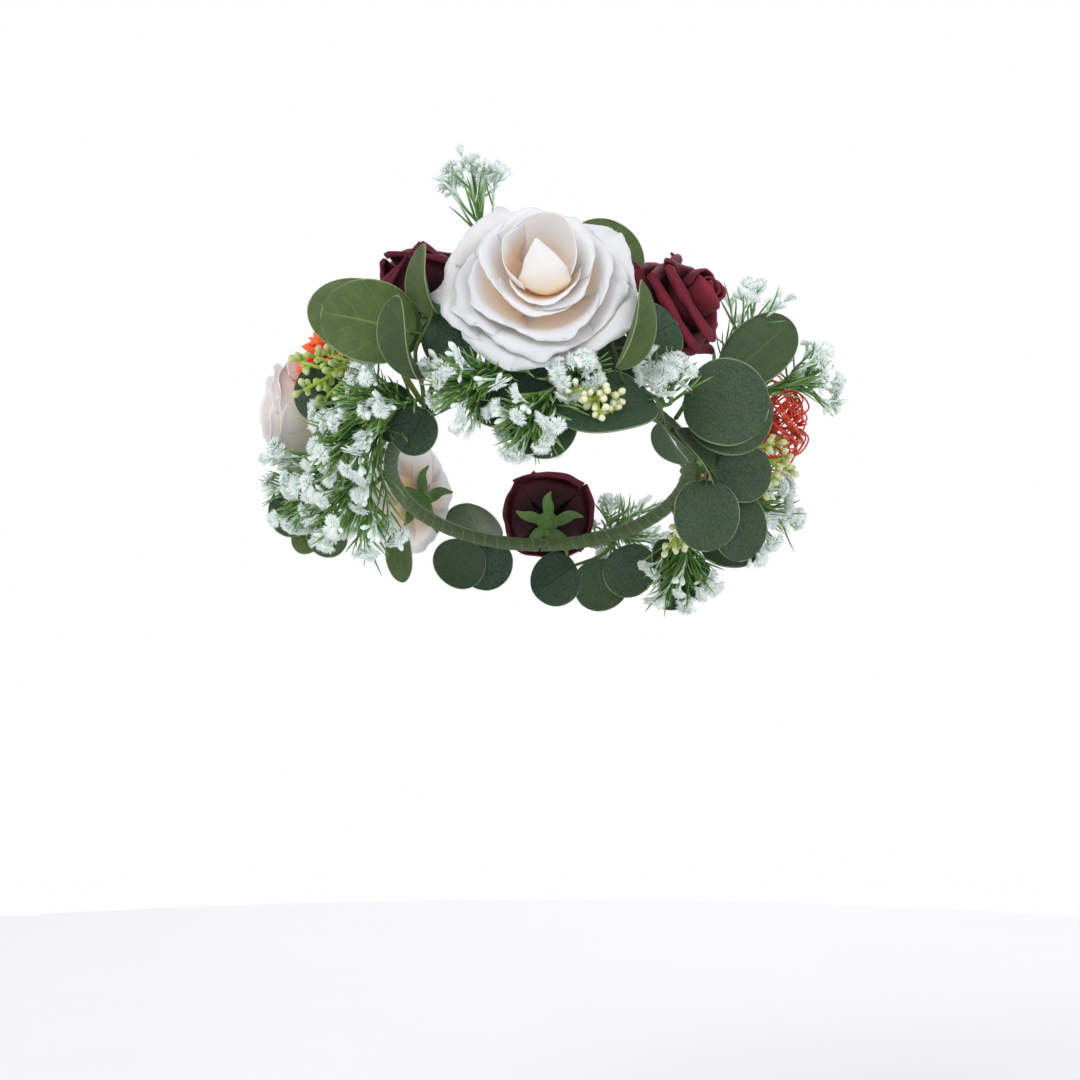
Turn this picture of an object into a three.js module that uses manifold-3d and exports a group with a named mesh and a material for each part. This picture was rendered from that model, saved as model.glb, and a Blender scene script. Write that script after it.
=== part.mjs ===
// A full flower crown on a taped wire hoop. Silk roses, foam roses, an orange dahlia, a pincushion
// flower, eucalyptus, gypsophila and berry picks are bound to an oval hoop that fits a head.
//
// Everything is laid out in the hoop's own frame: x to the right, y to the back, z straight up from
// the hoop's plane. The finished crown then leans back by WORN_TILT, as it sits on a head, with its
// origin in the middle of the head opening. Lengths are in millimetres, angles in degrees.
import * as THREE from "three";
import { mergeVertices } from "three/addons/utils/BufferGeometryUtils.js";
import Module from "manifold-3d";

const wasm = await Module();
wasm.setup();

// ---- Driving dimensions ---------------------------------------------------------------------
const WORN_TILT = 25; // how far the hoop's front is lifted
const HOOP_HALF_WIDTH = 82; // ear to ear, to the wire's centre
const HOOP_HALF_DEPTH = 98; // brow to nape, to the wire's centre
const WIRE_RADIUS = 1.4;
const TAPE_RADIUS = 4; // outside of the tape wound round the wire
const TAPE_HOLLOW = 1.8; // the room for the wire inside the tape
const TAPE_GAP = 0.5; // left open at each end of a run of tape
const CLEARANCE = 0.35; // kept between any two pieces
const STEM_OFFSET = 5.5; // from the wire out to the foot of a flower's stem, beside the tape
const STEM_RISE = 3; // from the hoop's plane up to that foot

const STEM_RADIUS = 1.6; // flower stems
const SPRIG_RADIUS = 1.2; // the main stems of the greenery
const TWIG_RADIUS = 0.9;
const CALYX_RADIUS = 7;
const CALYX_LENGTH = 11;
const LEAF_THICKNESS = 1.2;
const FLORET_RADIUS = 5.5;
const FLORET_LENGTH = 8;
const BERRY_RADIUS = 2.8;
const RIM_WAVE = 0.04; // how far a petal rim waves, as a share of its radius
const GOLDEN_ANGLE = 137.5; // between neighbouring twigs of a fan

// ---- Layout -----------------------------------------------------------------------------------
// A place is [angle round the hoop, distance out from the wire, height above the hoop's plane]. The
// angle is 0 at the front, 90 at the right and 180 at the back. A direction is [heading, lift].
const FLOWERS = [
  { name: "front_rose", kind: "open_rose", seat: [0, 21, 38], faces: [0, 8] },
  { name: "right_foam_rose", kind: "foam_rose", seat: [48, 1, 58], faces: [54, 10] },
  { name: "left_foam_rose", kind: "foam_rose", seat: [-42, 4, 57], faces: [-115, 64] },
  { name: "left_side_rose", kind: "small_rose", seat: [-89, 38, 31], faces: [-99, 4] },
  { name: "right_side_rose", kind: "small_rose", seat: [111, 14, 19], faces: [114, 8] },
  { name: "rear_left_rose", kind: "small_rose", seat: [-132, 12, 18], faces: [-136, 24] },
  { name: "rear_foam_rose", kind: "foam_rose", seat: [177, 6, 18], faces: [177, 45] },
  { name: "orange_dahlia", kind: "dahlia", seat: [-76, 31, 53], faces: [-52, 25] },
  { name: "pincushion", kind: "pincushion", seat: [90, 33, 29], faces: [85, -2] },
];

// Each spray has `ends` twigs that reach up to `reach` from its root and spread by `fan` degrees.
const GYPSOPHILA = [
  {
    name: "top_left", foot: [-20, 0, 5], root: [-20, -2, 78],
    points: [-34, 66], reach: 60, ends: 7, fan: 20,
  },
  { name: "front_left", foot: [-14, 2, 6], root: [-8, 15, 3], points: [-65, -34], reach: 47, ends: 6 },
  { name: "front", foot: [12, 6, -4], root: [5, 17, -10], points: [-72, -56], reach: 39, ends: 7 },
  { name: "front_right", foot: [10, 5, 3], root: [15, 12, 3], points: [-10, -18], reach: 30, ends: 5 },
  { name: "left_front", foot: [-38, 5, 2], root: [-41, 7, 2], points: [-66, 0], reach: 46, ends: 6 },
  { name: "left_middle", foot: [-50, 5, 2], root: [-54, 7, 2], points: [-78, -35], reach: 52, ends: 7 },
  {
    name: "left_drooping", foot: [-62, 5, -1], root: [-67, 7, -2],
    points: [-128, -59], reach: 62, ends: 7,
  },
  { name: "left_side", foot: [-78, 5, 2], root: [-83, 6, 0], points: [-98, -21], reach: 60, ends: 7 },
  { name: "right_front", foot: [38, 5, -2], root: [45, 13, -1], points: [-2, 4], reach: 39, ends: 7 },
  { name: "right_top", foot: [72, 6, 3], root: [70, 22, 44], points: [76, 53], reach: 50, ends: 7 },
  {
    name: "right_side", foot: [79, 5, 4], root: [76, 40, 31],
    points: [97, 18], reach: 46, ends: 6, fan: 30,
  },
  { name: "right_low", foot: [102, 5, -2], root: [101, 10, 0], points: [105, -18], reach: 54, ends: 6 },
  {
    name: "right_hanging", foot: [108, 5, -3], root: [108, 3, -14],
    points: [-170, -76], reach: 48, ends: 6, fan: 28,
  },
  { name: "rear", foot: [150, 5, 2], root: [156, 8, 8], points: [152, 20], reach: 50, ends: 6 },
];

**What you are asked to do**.
Reproduce the full listing exactly.

**Exercise result**.
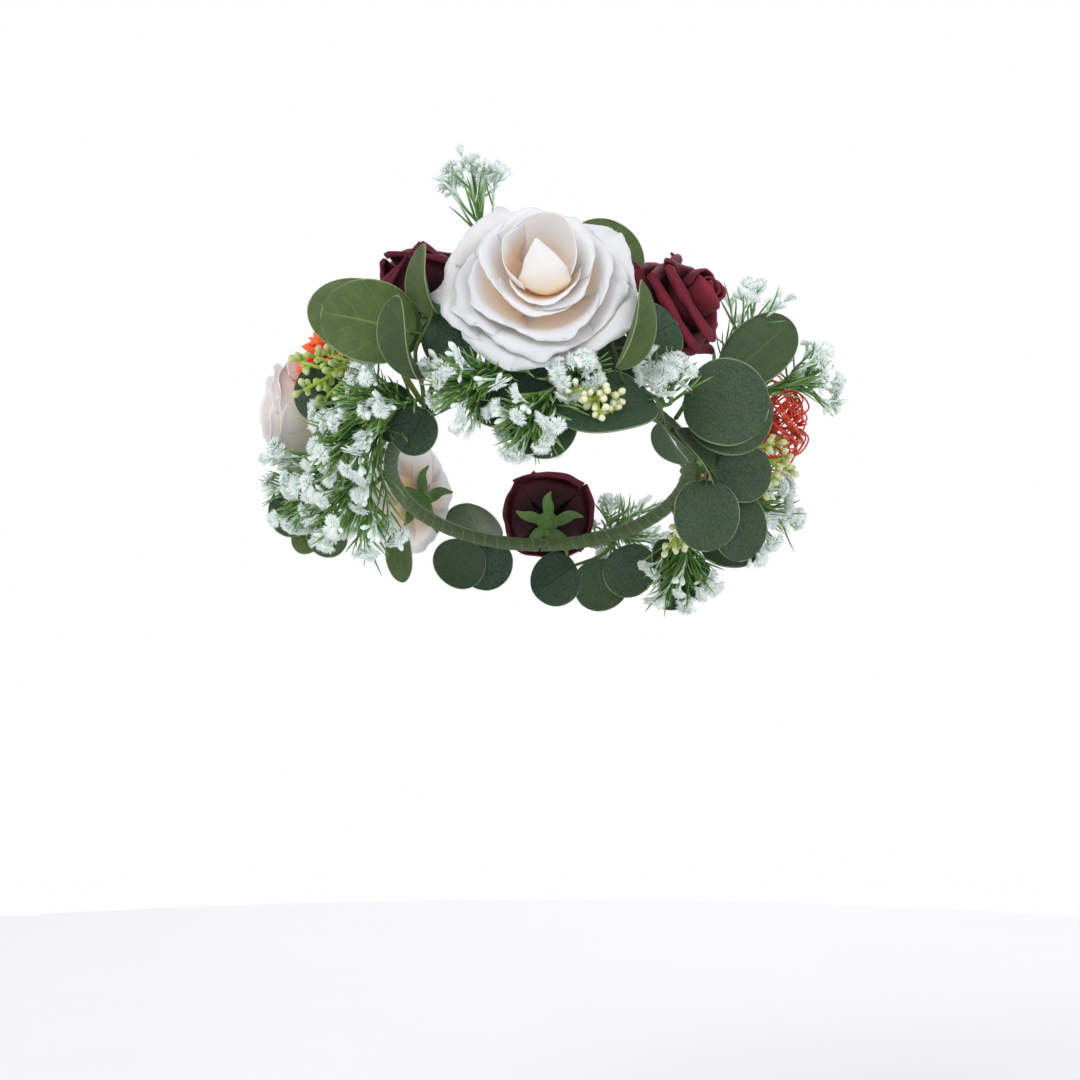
Turn this picture of an object into a three.js module that uses manifold-3d and exports a group with a named mesh and a material for each part. This picture was rendered from that model, saved as model.glb, and a Blender scene script. Write that script after it.
=== part.mjs ===
// A full flower crown on a taped wire hoop. Silk roses, foam roses, an orange dahlia, a pincushion
// flower, eucalyptus, gypsophila and berry picks are bound to an oval hoop that fits a head.
//
// Everything is laid out in the hoop's own frame: x to the right, y to the back, z straight up from
// the hoop's plane. The finished crown then leans back by WORN_TILT, as it sits on a head, with its
// origin in the middle of the head opening. Lengths are in millimetres, angles in degrees.
import * as THREE from "three";
import { mergeVertices } from "three/addons/utils/BufferGeometryUtils.js";
import Module from "manifold-3d";

const wasm = await Module();
wasm.setup();

// ---- Driving dimensions ---------------------------------------------------------------------
const WORN_TILT = 25; // how far the hoop's front is lifted
const HOOP_HALF_WIDTH = 82; // ear to ear, to the wire's centre
const HOOP_HALF_DEPTH = 98; // brow to nape, to the wire's centre
const WIRE_RADIUS = 1.4;
const TAPE_RADIUS = 4; // outside of the tape wound round the wire
const TAPE_HOLLOW = 1.8; // the room for the wire inside the tape
const TAPE_GAP = 0.5; // left open at each end of a run of tape
const CLEARANCE = 0.35; // kept between any two pieces
const STEM_OFFSET = 5.5; // from the wire out to the foot of a flower's stem, beside the tape
const STEM_RISE = 3; // from the hoop's plane up to that foot

const STEM_RADIUS = 1.6; // flower stems
const SPRIG_RADIUS = 1.2; // the main stems of the greenery
const TWIG_RADIUS = 0.9;
const CALYX_RADIUS = 7;
const CALYX_LENGTH = 11;
const LEAF_THICKNESS = 1.2;
const FLORET_RADIUS = 5.5;
const FLORET_LENGTH = 8;
const BERRY_RADIUS = 2.8;
const RIM_WAVE = 0.04; // how far a petal rim waves, as a share of its radius
const GOLDEN_ANGLE = 137.5; // between neighbouring twigs of a fan

// ---- Layout -----------------------------------------------------------------------------------
// A place is [angle round the hoop, distance out from the wire, height above the hoop's plane]. The
// angle is 0 at the front, 90 at the right and 180 at the back. A direction is [heading, lift].
const FLOWERS = [
  { name: "front_rose", kind: "open_rose", seat: [0, 21, 38], faces: [0, 8] },
  { name: "right_foam_rose", kind: "foam_rose", seat: [48, 1, 58], faces: [54, 10] },
  { name: "left_foam_rose", kind: "foam_rose", seat: [-42, 4, 57], faces: [-115, 64] },
  { name: "left_side_rose", kind: "small_rose", seat: [-89, 38, 31], faces: [-99, 4] },
  { name: "right_side_rose", kind: "small_rose", seat: [111, 14, 19], faces: [114, 8] },
  { name: "rear_left_rose", kind: "small_rose", seat: [-132, 12, 18], faces: [-136, 24] },
  { name: "rear_foam_rose", kind: "foam_rose", seat: [177, 6, 18], faces: [177, 45] },
  { name: "orange_dahlia", kind: "dahlia", seat: [-76, 31, 53], faces: [-52, 25] },
  { name: "pincushion", kind: "pincushion", seat: [90, 33, 29], faces: [85, -2] },
];

// Each spray has `ends` twigs that reach up to `reach` from its root and spread by `fan` degrees.
const GYPSOPHILA = [
  {
    name: "top_left", foot: [-20, 0, 5], root: [-20, -2, 78],
    points: [-34, 66], reach: 60, ends: 7, fan: 20,
  },
  { name: "front_left", foot: [-14, 2, 6], root: [-8, 15, 3], points: [-65, -34], reach: 47, ends: 6 },
  { name: "front", foot: [12, 6, -4], root: [5, 17, -10], points: [-72, -56], reach: 39, ends: 7 },
  { name: "front_right", foot: [10, 5, 3], root: [15, 12, 3], points: [-10, -18], reach: 30, ends: 5 },
  { name: "left_front", foot: [-38, 5, 2], root: [-41, 7, 2], points: [-66, 0], reach: 46, ends: 6 },
  { name: "left_middle", foot: [-50, 5, 2], root: [-54, 7, 2], points: [-78, -35], reach: 52, ends: 7 },
  {
    name: "left_drooping", foot: [-62, 5, -1], root: [-67, 7, -2],
    points: [-128, -59], reach: 62, ends: 7,
  },
  { name: "left_side", foot: [-78, 5, 2], root: [-83, 6, 0], points: [-98, -21], reach: 60, ends: 7 },
  { name: "right_front", foot: [38, 5, -2], root: [45, 13, -1], points: [-2, 4], reach: 39, ends: 7 },
  { name: "right_top", foot: [72, 6, 3], root: [70, 22, 44], points: [76, 53], reach: 50, ends: 7 },
  {
    name: "right_side", foot: [79, 5, 4], root: [76, 40, 31],
    points: [97, 18], reach: 46, ends: 6, fan: 30,
  },
  { name: "right_low", foot: [102, 5, -2], root: [101, 10, 0], points: [105, -18], reach: 54, ends: 6 },
  {
    name: "right_hanging", foot: [108, 5, -3], root: [108, 3, -14],
    points: [-170, -76], reach: 48, ends: 6, fan: 28,
  },
  { name: "rear", foot: [150, 5, 2], root: [156, 8, 8], points: [152, 20], reach: 50, ends: 6 },
];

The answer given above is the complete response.